NICK: The last time we toured regionally, we didn't have our newest record. We owe it to our local fans to play our home base and push our new CD. We have bills to pay. We need to get that CD into the hands of people who want to hear it and into the hands of people who don't even know we exist yet. That's our goal.
The late, great Dimebag Darrell and his band, Damageplan, played at Starland Ballroom a few days before his tragic death. I was lucky enough to talk with him and he was such a genuine person. I hope to keep his memory alive by closing my interviews with a question about his legacy. How did Dimebag Darrell impact the musicians in Temperedcast?
KELLY: Vinnie Paul was one of my favorite drummers. He and his brother Dime created a groove-oriented metal that influenced tons of bands that are playing today.
JOSH: As a guitar player, he was somebody I listened to. He was one of the top players. I never met him but I never heard one bad story. He was the life of the party yet he talked with everybody. He never got too big even though he was one of the biggest stars. Dimebag could write some riffs too!

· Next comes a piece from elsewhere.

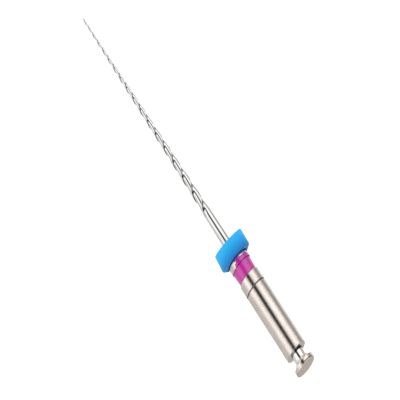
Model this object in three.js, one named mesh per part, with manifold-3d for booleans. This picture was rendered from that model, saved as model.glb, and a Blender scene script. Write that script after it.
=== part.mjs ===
// Rotary endodontic file with a right-angle latch shank, in millimetres, +Z up.
// The origin is the centre of the latch button's outer end face. The file hangs as it does in a
// handpiece, so the blade points down and its tip is at the lowest Z.
import {
  CylinderGeometry,
  Group,
  LatheGeometry,
  BoxGeometry,
  BufferAttribute,
  BufferGeometry,
  Mesh,
  MeshStandardMaterial,
  Vector2,
} from 'three';
import { mergeVertices } from 'three/addons/utils/BufferGeometryUtils.js';
import Module from 'manifold-3d';

// Overall lengths
const handleLength = 11; // from the button's end face to the flange's face
const bladeLength = 25; // from the flange's face to the tip
const tangLength = 6; // hidden in the handle

// Latch end
const shankDiameter = 2.35;
const buttonDiameter = 2.3;
const buttonEdge = 0.16; // rounding between the end face and the rim
const buttonThickness = 0.42; // end face to the start of the sloped shoulder
const shoulderHeight = 0.4; // sloped back of the button, down to the neck
const neckDiameter = 1.31;
const latchLength = 1.55; // end face to the shank's end
const shankChamfer = 0.05;
const flatAcross = 1.9; // drive flat to the opposite side of the shank
const flatLength = 4;

// Collar end
const flangeThickness = 0.62;
const waistLength = 1.18; // colour-coded waist
const collarLength = 1.15; // waist to the middle of the identification groove
const grooveWidth = 0.13;
const grooveDepth = 0.06;
const waistDiameter = 2.04; // over the lacquer, at its narrow end
const waistFlare = 0.1; // how far the radius grows towards the flange
const lacquerThickness = 0.05;
const collarRounding = 0.12;
const flangeDiameter = 2.26;
const flangeEdge = 0.05;

// Bore and bond
const bondThickness = 0.04;
const bondClearance = 0.005;
const boreSpare = 0.3; // empty bottom of the blind bore

// Blade
const tipDiameter = 0.2;
const fluteEndDiameter = 0.86;
const shaftDiameter = 1; // where it enters the handle, and of the tang
const fluteLength = 20.6;
const runOutLength = 1;
const tipRounding = 0.3;
const tipFlat = 0.003; // keeps the rounded tip from closing to a point
const edgeCount = 2;
const edgeSpacingAtTip = 0.63; // from one edge to the next along the blade
const edgeSpacingGrowth = 0.059; // for each millimetre of blade
// Ground section from one edge to the next: [share of the way round, share of the full radius].
const groundSection = [
  [0, 1],
  [0.15, 0.98],
  [0.3, 0.93],
  [0.5, 0.84],
  [0.65, 0.77],
  [0.78, 0.74],
  [0.85, 0.78],
  [0.91, 0.86],
  [1, 1],
];

// Depth stopper
const stopperTopDiameter = 3.38; // tip side
const stopperRimDiameter = 3.48; // where the wall meets the sloped underside
const stopperThickness = 1.78;
const stopperUnderside = 0.45; // height of the sloped underside
const stopperSeatDiameter = 2.3;
const stopperEdge = 0.08;
const stopperClearance = 0.02;

// Facets
const turnSegments = 32;
const roundingSteps = 3;
const waistSteps = 6;
const sectionPoints = 12;
const twistStep = (15 * Math.PI) / 180;
const tipRings = [0, 0.08, 0.3, 0.65]; // places of the first rings, as shares of the rounded tip

const flangeTop = flangeThickness - handleLength;
const waistTop = flangeTop + waistLength;
const grooveMiddle = waistTop + collarLength;
const shankRadius = shankDiameter / 2;
const shaftRadius = shaftDiameter / 2;
const boreRadius = shaftRadius + bondThickness;
const tipZ = -(handleLength + bladeLength);
const pitchAtTip = edgeSpacingAtTip * edgeCount;
const pitchGrowth = edgeSpacingGrowth * edgeCount;

const plated = new MeshStandardMaterial({ color: 0xcfc6ba, roughness: 0.3, metalness: 1 });
const nickelTitanium = new MeshStandardMaterial({ color: 0xc8c7c5, roughness: 0.2, metalness: 1 });
const lacquer = new MeshStandardMaterial({ color: 0xc23a95, roughness: 0.25, metalness: 0 });
const silicone = new MeshStandardMaterial({ color: 0x2c95df, roughness: 0.55, metalness: 0 });
const adhesive = new MeshStandardMaterial({ color: 0xd9c9a0, roughness: 0.5, metalness: 0 });

// A solid turned about Z from [radius, z] points that run upwards on the outside.
function turned(points) {
  const profile = points.map(([radius, z]) => new Vector2(radius, z));
  return new LatheGeometry(profile, turnSegments).rotateX(Math.PI / 2);
}

// Points of a quarter round from one corner of its box to the other, bulging towards `corner`.
function rounding(from, to, corner) {
  const points = [];
  for (let i = 0; i <= roundingSteps; i++) {
    const angle = (i / roundingSteps) * (Math.PI / 2);
    const nearFrom = 1 - Math.sin(angle);
    const nearTo = 1 - Math.cos(angle);
    const along = (k) => corner[k] + (from[k] - corner[k]) * nearFrom + (to[k] - corner[k]) * nearTo;
    points.push([along(0), along(1)]);
  }
  return points;
}

// Outside of the waist, from the shank side to the flange.
function waistPoints(inset) {
  const points = [];
  for (let i = 0; i <= waistSteps; i++) {
    const share = i / waistSteps;
    const radius = waistDiameter / 2 + waistFlare * share * share - inset;
    points.push([radius, waistTop - waistLength * share]);
  }
  return points;
}

function asSolid(wasm, geometry) {
  const bare = geometry.clone().deleteAttribute('normal').deleteAttribute('uv');
  const merged = mergeVertices(bare, 1e-5);
  return new wasm.Manifold(
    new wasm.Mesh({
      numProp: 3,
      vertProperties: merged.attributes.position.array,
      triVerts: new Uint32Array(merged.index.array),
    }),
  );
}

function asGeometry(solid) {
  const mesh = solid.getMesh();
  const geometry = new BufferGeometry();
  geometry.setAttribute('position', new BufferAttribute(mesh.vertProperties, 3));
  geometry.setIndex(new BufferAttribute(mesh.triVerts, 1));
  return geometry;
}

// The handle from its blind bore, round the flange and up to the button.
function handleProfile() {
  const face = -handleLength;
  const flangeRadius = flangeDiameter / 2;
  const boreEnd = face + tangLength + boreSpare;
  const grooveLow = grooveMiddle - grooveWidth / 2;
  const grooveHigh = grooveMiddle + grooveWidth / 2;
  const buttonRadius = buttonDiameter / 2;
  return [
    [0, boreEnd + boreRadius / 2],
    [boreRadius, boreEnd],
    [boreRadius, face],
    ...rounding(
      [flangeRadius - flangeEdge, face],
      [flangeRadius, face + flangeEdge],
      [flangeRadius, face],
    ),
    [flangeRadius, flangeTop],
    ...waistPoints(lacquerThickness).reverse(),
    ...rounding(
      [shankRadius - collarRounding, waistTop],
      [shankRadius, waistTop + collarRounding],
      [shankRadius, waistTop],
    ),
    [shankRadius, grooveLow],
    [shankRadius - grooveDepth, grooveLow],
    [shankRadius - grooveDepth, grooveHigh],
    [shankRadius, grooveHigh],
    [shankRadius, -latchLength - shankChamfer],
    [shankRadius - shankChamfer, -latchLength],
    [neckDiameter / 2, -latchLength],
    [neckDiameter / 2, -buttonThickness - shoulderHeight],
    [buttonRadius, -buttonThickness],
    ...rounding([buttonRadius, -buttonEdge], [buttonRadius - buttonEdge, 0], [buttonRadius, 0]),
    [0, 0],
  ];
}

// The shank turned, then milled flat on its +Y side for the drive.
function makeHandle(wasm) {
  const body = asSolid(wasm, turned(handleProfile()));
  const flatY = flatAcross - shankRadius;
  const cutter = new BoxGeometry(2 * shankDiameter, shankDiameter, flatLength);
  cutter.translate(0, flatY + shankDiameter / 2, -latchLength - flatLength / 2);
  return asGeometry(body.subtract(asSolid(wasm, cutter)));
}

// Lacquer over the waist, from one shoulder to the other.
function makeBand() {
  const outside = waistPoints(0).reverse();
  const inside = waistPoints(lacquerThickness);
  return turned([...outside, ...inside, outside[0]]);
}

// Cured adhesive between the tang and the bore.
function makeBond() {
  const inner = shaftRadius + bondClearance;
  const low = -handleLength;
  const high = low + tangLength;
  return turned([
    [inner, low],
    [boreRadius, low],
    [boreRadius, high],
    [inner, high],
    [inner, low],
  ]);
}

function bladeRadius(fromTip) {
  if (fromTip >= bladeLength) return shaftRadius;
  const start = fromTip < fluteLength ? 0 : fluteLength;
  const end = fromTip < fluteLength ? fluteLength : bladeLength;
  const low = fromTip < fluteLength ? tipDiameter : fluteEndDiameter;
  const high = fromTip < fluteLength ? fluteEndDiameter : shaftDiameter;
  return (low + ((high - low) * (fromTip - start)) / (end - start)) / 2;
}

// Turn of the section at a distance from the tip: a right-hand helix whose pitch grows.
function bladeTwist(fromTip) {
  const reach = Math.min(fromTip, fluteLength);
  return ((2 * Math.PI) / pitchGrowth) * Math.log(1 + (pitchGrowth * reach) / pitchAtTip);
}

function whereTwistIs(twist) {
  return (Math.exp((twist * pitchGrowth) / (2 * Math.PI)) - 1) * (pitchAtTip / pitchGrowth);
}

// Distances from the tip of the blade's rings: close on the rounded tip, then one for each step of twist.
function bladeStations() {
  const stations = tipRings.map((share) => share * tipRounding);
  const first = bladeTwist(tipRounding);
  const last = bladeTwist(fluteLength);
  const count = Math.ceil((last - first) / twistStep);
  for (let i = 0; i <= count; i++) stations.push(whereTwistIs(first + ((last - first) * i) / count));
  stations.push(bladeLength, bladeLength + tangLength);
  return stations;
}

// Radius of the section at an angle, as a share of the circle through its cutting edges.
function sectionShare(angle, roundness) {
  const step = (2 * Math.PI) / edgeCount;
  const way = (((angle % step) + step) % step) / step;
  const next = groundSection.findIndex(([place]) => place > way);
  const [[before, low], [after, high]] = [groundSection[next - 1], groundSection[next]];
  const ground = low + ((high - low) * (way - before)) / (after - before);
  return ground + (1 - ground) * roundness;
}

function makeBlade() {
  const stations = bladeStations();
  const geometry = new CylinderGeometry(1, 1, 1, sectionPoints, stations.length - 1);
  geometry.rotateX(Math.PI / 2);
  const position = geometry.attributes.position;
  for (let i = 0; i < position.count; i++) {
    const ring = Math.round((position.getZ(i) + 0.5) * (stations.length - 1));
    const fromTip = stations[ring];
    const angle = Math.round((Math.atan2(position.getY(i), position.getX(i)) * sectionPoints) / (2 * Math.PI));
    const local = (angle * 2 * Math.PI) / sectionPoints;
    const onAxis = Math.hypot(position.getX(i), position.getY(i)) < 0.5;
    const toRunOut = Math.max(0, (fromTip - fluteLength + runOutLength) / runOutLength);
    const intoTip = Math.max(0, 1 - (fromTip + tipFlat) / tipRounding);
    const tipShare = Math.sqrt(1 - intoTip * intoTip);
    const share = tipShare * sectionShare(local, Math.min(1, toRunOut));
    const radius = onAxis ? 0 : bladeRadius(fromTip) * share;
    const turn = local + bladeTwist(fromTip);
    position.setXYZ(i, radius * Math.cos(turn), radius * Math.sin(turn), tipZ + fromTip);
  }
  return geometry;
}

// Silicone disc, its sloped underside resting on the flange.
function makeStopper() {
  const seat = -handleLength;
  const top = seat - stopperThickness;
  const rim = seat - stopperUnderside;
  const bore = shaftRadius + stopperClearance;
  const topRadius = stopperTopDiameter / 2;
  const rimRadius = stopperRimDiameter / 2;
  return turned([
    [bore, top],
    ...rounding([topRadius - stopperEdge, top], [topRadius, top + stopperEdge], [topRadius, top]),
    [rimRadius, rim - stopperEdge],
    [rimRadius - stopperEdge, rim + stopperEdge / 2],
    [stopperSeatDiameter / 2, seat],
    [bore, seat],
    [bore, top],
  ]);
}

function named(name, geometry, material) {
  const mesh = new Mesh(geometry, material);
  mesh.name = name;
  return mesh;
}

const wasm = await Module();
wasm.setup();

const file = new Group();
file.add(
  named('fluted_blade', makeBlade(), nickelTitanium),
  named('tang_bond', makeBond(), adhesive),
  named('latch_handle', makeHandle(wasm), plated),
  named('colour_band', makeBand(), lacquer),
  named('depth_stopper', makeStopper(), silicone),
);

export default file;
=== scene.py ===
import math
import bmesh
import bpy
import numpy
from mathutils import Matrix, Vector, noise


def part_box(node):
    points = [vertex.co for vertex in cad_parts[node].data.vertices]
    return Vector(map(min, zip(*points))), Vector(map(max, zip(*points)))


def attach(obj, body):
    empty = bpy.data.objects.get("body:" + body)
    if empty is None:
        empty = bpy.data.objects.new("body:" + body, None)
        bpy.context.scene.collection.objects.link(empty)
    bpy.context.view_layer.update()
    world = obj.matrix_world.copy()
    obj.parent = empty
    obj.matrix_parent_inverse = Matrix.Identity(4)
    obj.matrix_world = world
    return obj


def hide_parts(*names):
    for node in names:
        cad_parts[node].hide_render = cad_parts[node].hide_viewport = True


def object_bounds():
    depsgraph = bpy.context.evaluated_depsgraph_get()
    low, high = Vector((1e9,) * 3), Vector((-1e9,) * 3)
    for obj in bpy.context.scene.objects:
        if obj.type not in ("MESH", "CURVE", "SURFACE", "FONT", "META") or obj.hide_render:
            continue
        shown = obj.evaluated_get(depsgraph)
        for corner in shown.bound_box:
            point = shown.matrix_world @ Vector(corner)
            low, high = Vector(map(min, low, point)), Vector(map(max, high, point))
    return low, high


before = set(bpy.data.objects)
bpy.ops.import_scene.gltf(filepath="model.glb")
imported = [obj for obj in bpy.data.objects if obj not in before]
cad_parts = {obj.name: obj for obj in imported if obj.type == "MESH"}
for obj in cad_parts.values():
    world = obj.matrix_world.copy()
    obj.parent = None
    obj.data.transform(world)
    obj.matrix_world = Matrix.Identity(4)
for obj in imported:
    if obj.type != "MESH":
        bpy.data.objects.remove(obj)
cadBox = [list(corner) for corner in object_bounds()]
scene = bpy.context.scene
mm = 0.001  # sizes below are in millimetres, Blender is in metres
print("frame loaded")


# small helpers


def addNode(tree, kind, inputs=None, **settings):
    # inputs may be plain values or another node's output
    made = tree.nodes.new(kind)
    for key, value in settings.items():
        setattr(made, key, value)
    for key, value in (inputs or {}).items():
        if isinstance(value, bpy.types.NodeSocket):
            tree.links.new(value, made.inputs[key])
        else:
            made.inputs[key].default_value = value
    return made


def calc(tree, operation, first, second=0.0, third=0.0):
    return addNode(tree, "ShaderNodeMath", {0: first, 1: second, 2: third}, operation=operation).outputs[0]


def remap(tree, value, fromLow, fromHigh, toLow, toHigh, curve="LINEAR"):
    given = {"Value": value, "From Min": fromLow, "From Max": fromHigh, "To Min": toLow, "To Max": toHigh}
    return addNode(tree, "ShaderNodeMapRange", given, interpolation_type=curve).outputs[0]


def blendColours(tree, share, first, second):
    made = addNode(tree, "ShaderNodeMix", data_type="RGBA")
    for socket, value in ((made.inputs[0], share), (made.inputs[6], first), (made.inputs[7], second)):
        if isinstance(value, bpy.types.NodeSocket):
            tree.links.new(value, socket)
        else:
            socket.default_value = (*value, 1) if isinstance(value, tuple) else value
    return made.outputs[2]


def scaleColour(tree, colour, share):
    return addNode(tree, "ShaderNodeVectorMath", {0: colour, "Scale": share}, operation="SCALE").outputs[0]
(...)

KRIS: I respect Dimebag so much because Pantera not only kept metal going through the 90s, they took it to another level. Dimebag proved you could be a kick-ass rock star without having to act like one.
NICK: You could put every guitar player out there on a tape test. No matter how many you line up and listen to, you could hear him playing and know exactly who it was. He had his own style. He was amazing and could never be mistaken for anybody else.
CALVIN: He created his own genre, which I believe he coined power metal. I hope this is an accurate depiction, but I call him the Eddie Van Halen of my era. It was absolute dumb luck, but I had the chance to meet him in Detroit when I was 19 years old. Pantera was my gods at the time, and I stood there frozen holding a poster. He said "Dude, are you just going to stand there looking at me like you're stupid or do you want me to sign that"? That snapped me back to life, and he giggled at me and patted me on the shoulder. I was star-struck. Long live Dimebag!